Des Moudjahidine du peuple s'immolent par le feu

Face à la tournure dramatique prise par les événements le patron du contre-espionnage français a donné une conférence de presse pour justifier l’intervention contre les Moudjahidine du peuple. Au cours de ces deux derniers jours, 6 Iraniens ont tenté de s’immoler par le feu, dont 3 en France. Vingt-sept personnes demeuraient en garde à vue jeudi matin, parmi lesquelles Maryam Radjavi, l’épouse du leader du mouvement.

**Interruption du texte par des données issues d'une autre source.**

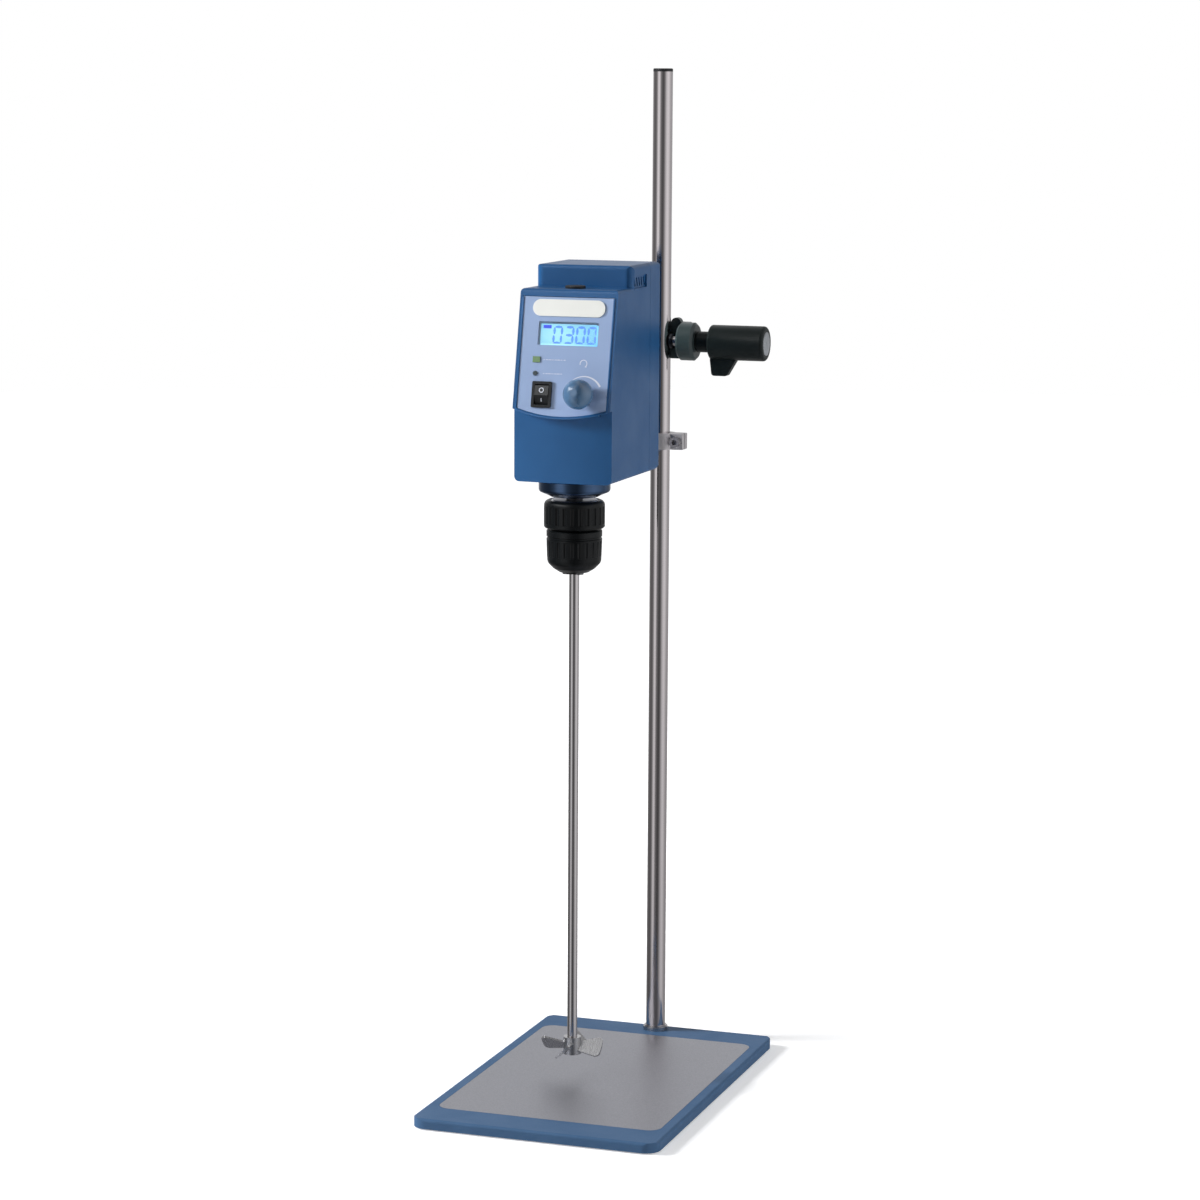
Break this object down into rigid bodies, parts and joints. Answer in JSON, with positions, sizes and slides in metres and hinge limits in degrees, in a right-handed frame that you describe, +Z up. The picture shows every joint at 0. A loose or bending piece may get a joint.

C’est un cas de figure très inhabituel : le contre-espionnage français communique en empruntant le canal ordinaire de la conférence de presse. Mercredi soir, le patron de la Direction de la surveillance du territoire (DST) a longuement justifié la spectaculaire intervention, mardi à l’aube, contre les Moudjahidine du peuple. Selon Pierre de Bousquet de Florian, l’organisation «représentait un danger pour notre pays et nos concitoyens» car elle «envisageait de commettre des attentats contre les intérêts iraniens en dehors de l’Iran (…) notamment ses représentations diplomatiques y compris en Europe, mais pas en France», a-t-il précisé. Selon lui, la DST avait acquis l’assurance que l’organisation transformait son siège français en lieu de commandement, de financement et de soutien logistique. Ces éléments «ne figurent pas dans les procédures judiciaires en cours», mais son service en a acquis la conviction «en renseignement», précise-t-il. En somme : «il était temps d’intervenir».

Mais cette nécessité de communiquer obéit également à d’autres impératifs. L’affaire a pris une tournure dramatique lors des manifestations qui accompagnent depuis mardi l’opération de la police française et auxquelles se sont joints des soutiens venus de toute l’Europe et principalement de Belgique, d’Allemagne, du Danemark et de Suède. Toutes les médias du monde ont retransmis ces terribles images de militants ou sympathisants tentant de s’immoler par le feu en signe de protestation. Ils ont été six à s’infliger ce martyr : deux à Londres, devant l’ambassade de France, un à Berne en suisse, devant la représentation diplomatique française et trois à Paris, près des locaux de la DST où vingt-sept des cent soixante-cinq Moudjahidine interpellés initialement demeuraient en garde à vue ce jeudi matin. Un geste attribué par le directeur de la DST au caractère fanatique des militants et au culte qu’ils vouent à Maryam Radjavi, l’épouse du chef des Moudjahidine Massoud Radjavi, interpellée lors de l’opération et toujours interrogée par la police. Mercredi soir, la rumeur du décès de l’une des victimes avait circulé, mais l’information était démentie un peu plus tard. Reste que deux personnes luttaient toujours contre la mort, mercredi matin.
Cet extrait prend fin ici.